The task ::
Can you reproduce the data beneath, keeping every line exact?

Dataset section ::
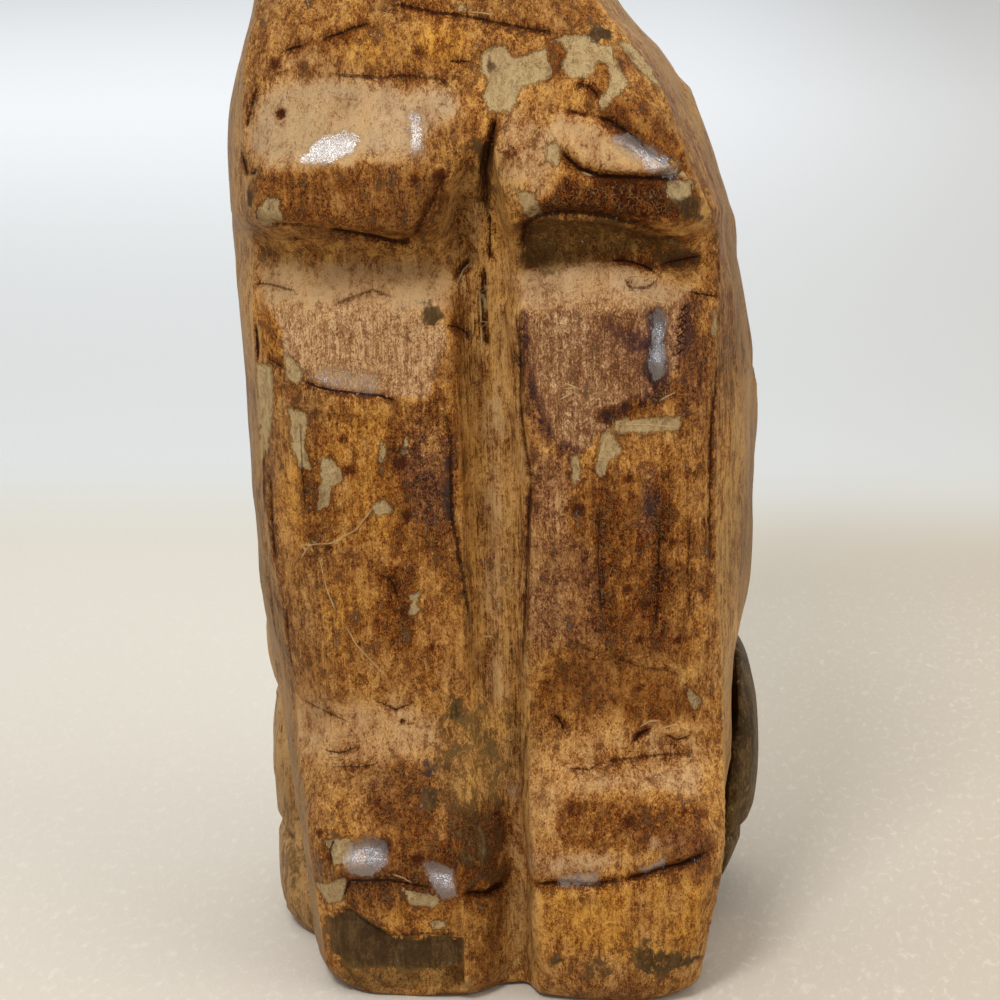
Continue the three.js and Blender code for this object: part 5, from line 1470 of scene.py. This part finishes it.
class FIGURINE_OT_stage(bpy.types.Operator):
    """Lay the floor, hang the lights and place the camera"""

    bl_idname = "figurine.stage"
    bl_label = "Stage"

    def execute(self, context):
        self.floor(context)
        self.lights(context)
        self.camera(context)
        return {"FINISHED"}

    def floor(self, context):
        """A pale card with painted light and shade: greyer close by on the right, and whiter far behind."""
        work = bmesh.new()
        bmesh.ops.create_grid(work, x_segments=2, y_segments=2, size=FLOOR_HALF)
        bmesh.ops.translate(work, verts=work.verts, vec=(0, FLOOR_SHIFT, 0))
        edges = [edge for edge in work.edges if edge.is_boundary]
        rim = bmesh.ops.extrude_edge_only(work, edges=edges)["geom"]
        corners = [item for item in rim if isinstance(item, bmesh.types.BMVert)]
        bmesh.ops.translate(work, verts=corners, vec=(0, 0, -FLOOR_THICKNESS))
        mesh = bpy.data.meshes.new("floor")
        work.to_mesh(mesh)
        work.free()
        floor = bpy.data.objects.new("floor", mesh)
        context.collection.objects.link(floor)
        paint = Paint("pale_card")
        weave = paint.noise((0.7, 0.35, 0.7), 5, 0.65, 0.5, 12)
        across = paint.node("ShaderNodeSeparateXYZ", {}, [paint.place], 0)
        behind = paint.node("ShaderNodeSeparateXYZ", {}, [paint.place], 1)
        distant = behind.step(200, 330)
        threads = (weave - 0.5).step(0.0, 0.25) * (1 - behind.step(150, 260))
        colour = paint.blend(srgb(194, 182, 167), srgb(204, 198, 184), behind.step(-150, 180))
        # Painted shade: greyer close by on the right.
        colour = paint.blend(colour, srgb(184, 169, 148), across.step(-60, 150) * 0.8 * (1 - distant))
        colour = paint.blend(colour, srgb(207, 208, 206), behind.step(225, 338))
        colour = paint.blend(colour, srgb(247, 250, 252), behind.step(330, 1300))
        # Painted shade: greyer far behind on the right.
        colour = paint.blend(colour, srgb(188, 181, 168), across.step(-50, 260) * distant * 0.5)
        colour = paint.blend(colour, srgb(214, 205, 190), threads * 0.6)
        mesh.materials.append(paint.finish(colour, 0.85, weave, 0.25, 0.5, {}))

    def lights(self, context):
        """A soft sky, a window high on the left, and three wide lamps."""
        world = bpy.data.worlds.new("studio")
        world.use_nodes = True
        sky = world.node_tree.nodes["Background"].inputs
        sky["Color"].default_value = SKY_COLOUR
        sky["Strength"].default_value = SKY_STRENGTH
        context.scene.world = world
        for name, place, aim, size, power, colour in LAMPS:
            light = bpy.data.lights.new(name, "AREA")
            light.shape = "SQUARE"
            light.size = size
            light.energy = power
            light.color = colour
            lamp = bpy.data.objects.new(name, light)
            lamp.location = place
            lamp.rotation_euler = (Vector(aim) - Vector(place)).to_track_quat("-Z", "Y").to_euler()
            context.collection.objects.link(lamp)

    def camera(self, context):
        """A long lens that looks down a little on the chest."""
        settings = context.scene.figurine
        pitch, yaw, roll = (math.radians(angle) for angle in CAMERA_ANGLES)
        target = Vector((CAMERA_TARGET - ORIGIN) * MM)
        back = Vector((math.sin(yaw) * math.cos(pitch), -math.cos(yaw) * math.cos(pitch), math.sin(pitch)))
        right = Vector((math.cos(yaw), math.sin(yaw), 0))
        up = back.cross(right)
        lens = bpy.data.cameras.new("camera")
        lens.lens = settings.camera_lens
        lens.sensor_width = 36
        lens.clip_start = 0.01
        eye = bpy.data.objects.new("camera", lens)
        turn = Matrix((right, up, back)).transposed().to_4x4() @ Matrix.Rotation(-roll, 4, "Z")
        eye.matrix_world = Matrix.Translation(target + back * settings.camera_distance) @ turn
        context.collection.objects.link(eye)
        context.scene.camera = eye


class FIGURINE_PT_panel(bpy.types.Panel):
    """Buttons that make the figurine"""

    bl_idname = "FIGURINE_PT_panel"
    bl_label = "Carved Cat Figurine"
    bl_space_type = "VIEW_3D"
    bl_region_type = "UI"
    bl_category = "Figurine"

    def draw(self, context):
        for operator in OPERATORS:
            self.layout.operator(operator.bl_idname)


OPERATORS = (
    FIGURINE_OT_body,
    FIGURINE_OT_haunches,
    FIGURINE_OT_tail,
    FIGURINE_OT_head,
    FIGURINE_OT_eyes,
    FIGURINE_OT_dowels,
    FIGURINE_OT_stage,
)
CLASSES = (FigurineSettings, *OPERATORS, FIGURINE_PT_panel)


def register():
    for cls in CLASSES:
        bpy.utils.register_class(cls)
    bpy.types.Scene.figurine = PointerProperty(type=FigurineSettings)


def unregister():
    del bpy.types.Scene.figurine
    for cls in reversed(CLASSES):
        bpy.utils.unregister_class(cls)


def main():
    """Make the whole scene."""
    register()
    bpy.context.scene.view_settings.view_transform = "Standard"
    bpy.ops.figurine.stage()
    bpy.ops.figurine.body()
    bpy.ops.figurine.haunches()
    bpy.ops.figurine.tail()
    bpy.ops.figurine.head()
    bpy.ops.figurine.eyes()
    bpy.ops.figurine.dowels()


if __name__ == "__main__":
    main()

Problem solution ::
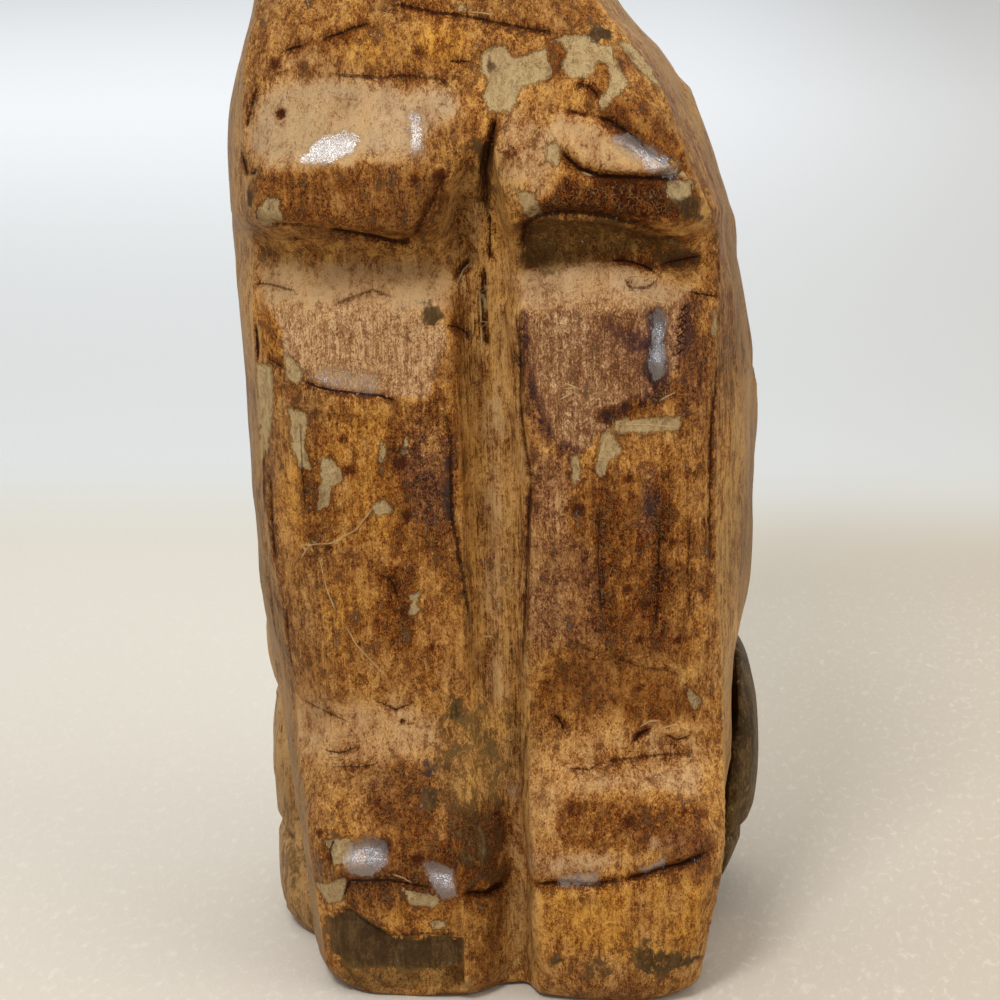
Continue the three.js and Blender code for this object: part 5, from line 1470 of scene.py. This part finishes it.
class FIGURINE_OT_stage(bpy.types.Operator):
    """Lay the floor, hang the lights and place the camera"""

    bl_idname = "figurine.stage"
    bl_label = "Stage"

    def execute(self, context):
        self.floor(context)
        self.lights(context)
        self.camera(context)
        return {"FINISHED"}

    def floor(self, context):
        """A pale card with painted light and shade: greyer close by on the right, and whiter far behind."""
        work = bmesh.new()
        bmesh.ops.create_grid(work, x_segments=2, y_segments=2, size=FLOOR_HALF)
        bmesh.ops.translate(work, verts=work.verts, vec=(0, FLOOR_SHIFT, 0))
        edges = [edge for edge in work.edges if edge.is_boundary]
        rim = bmesh.ops.extrude_edge_only(work, edges=edges)["geom"]
        corners = [item for item in rim if isinstance(item, bmesh.types.BMVert)]
        bmesh.ops.translate(work, verts=corners, vec=(0, 0, -FLOOR_THICKNESS))
        mesh = bpy.data.meshes.new("floor")
        work.to_mesh(mesh)
        work.free()
        floor = bpy.data.objects.new("floor", mesh)
        context.collection.objects.link(floor)
        paint = Paint("pale_card")
        weave = paint.noise((0.7, 0.35, 0.7), 5, 0.65, 0.5, 12)
        across = paint.node("ShaderNodeSeparateXYZ", {}, [paint.place], 0)
        behind = paint.node("ShaderNodeSeparateXYZ", {}, [paint.place], 1)
        distant = behind.step(200, 330)
        threads = (weave - 0.5).step(0.0, 0.25) * (1 - behind.step(150, 260))
        colour = paint.blend(srgb(194, 182, 167), srgb(204, 198, 184), behind.step(-150, 180))
        # Painted shade: greyer close by on the right.
        colour = paint.blend(colour, srgb(184, 169, 148), across.step(-60, 150) * 0.8 * (1 - distant))
        colour = paint.blend(colour, srgb(207, 208, 206), behind.step(225, 338))
        colour = paint.blend(colour, srgb(247, 250, 252), behind.step(330, 1300))
        # Painted shade: greyer far behind on the right.
        colour = paint.blend(colour, srgb(188, 181, 168), across.step(-50, 260) * distant * 0.5)
        colour = paint.blend(colour, srgb(214, 205, 190), threads * 0.6)
        mesh.materials.append(paint.finish(colour, 0.85, weave, 0.25, 0.5, {}))

    def lights(self, context):
        """A soft sky, a window high on the left, and three wide lamps."""
        world = bpy.data.worlds.new("studio")
        world.use_nodes = True
        sky = world.node_tree.nodes["Background"].inputs
        sky["Color"].default_value = SKY_COLOUR
        sky["Strength"].default_value = SKY_STRENGTH
        context.scene.world = world
        for name, place, aim, size, power, colour in LAMPS:
            light = bpy.data.lights.new(name, "AREA")
            light.shape = "SQUARE"
            light.size = size
            light.energy = power
            light.color = colour
            lamp = bpy.data.objects.new(name, light)
            lamp.location = place
            lamp.rotation_euler = (Vector(aim) - Vector(place)).to_track_quat("-Z", "Y").to_euler()
            context.collection.objects.link(lamp)

    def camera(self, context):
        """A long lens that looks down a little on the chest."""
        settings = context.scene.figurine
        pitch, yaw, roll = (math.radians(angle) for angle in CAMERA_ANGLES)
        target = Vector((CAMERA_TARGET - ORIGIN) * MM)
        back = Vector((math.sin(yaw) * math.cos(pitch), -math.cos(yaw) * math.cos(pitch), math.sin(pitch)))
        right = Vector((math.cos(yaw), math.sin(yaw), 0))
        up = back.cross(right)
        lens = bpy.data.cameras.new("camera")
        lens.lens = settings.camera_lens
        lens.sensor_width = 36
        lens.clip_start = 0.01
        eye = bpy.data.objects.new("camera", lens)
        turn = Matrix((right, up, back)).transposed().to_4x4() @ Matrix.Rotation(-roll, 4, "Z")
        eye.matrix_world = Matrix.Translation(target + back * settings.camera_distance) @ turn
        context.collection.objects.link(eye)
        context.scene.camera = eye


class FIGURINE_PT_panel(bpy.types.Panel):
    """Buttons that make the figurine"""

    bl_idname = "FIGURINE_PT_panel"
    bl_label = "Carved Cat Figurine"
    bl_space_type = "VIEW_3D"
    bl_region_type = "UI"
    bl_category = "Figurine"

    def draw(self, context):
        for operator in OPERATORS:
            self.layout.operator(operator.bl_idname)


OPERATORS = (
    FIGURINE_OT_body,
    FIGURINE_OT_haunches,
    FIGURINE_OT_tail,
    FIGURINE_OT_head,
    FIGURINE_OT_eyes,
    FIGURINE_OT_dowels,
    FIGURINE_OT_stage,
)
CLASSES = (FigurineSettings, *OPERATORS, FIGURINE_PT_panel)


def register():
    for cls in CLASSES:
        bpy.utils.register_class(cls)
    bpy.types.Scene.figurine = PointerProperty(type=FigurineSettings)


def unregister():
    del bpy.types.Scene.figurine
    for cls in reversed(CLASSES):
        bpy.utils.unregister_class(cls)


def main():
    """Make the whole scene."""
    register()
    bpy.context.scene.view_settings.view_transform = "Standard"
    bpy.ops.figurine.stage()
    bpy.ops.figurine.body()
    bpy.ops.figurine.haunches()
    bpy.ops.figurine.tail()
    bpy.ops.figurine.head()
    bpy.ops.figurine.eyes()
    bpy.ops.figurine.dowels()


if __name__ == "__main__":
    main()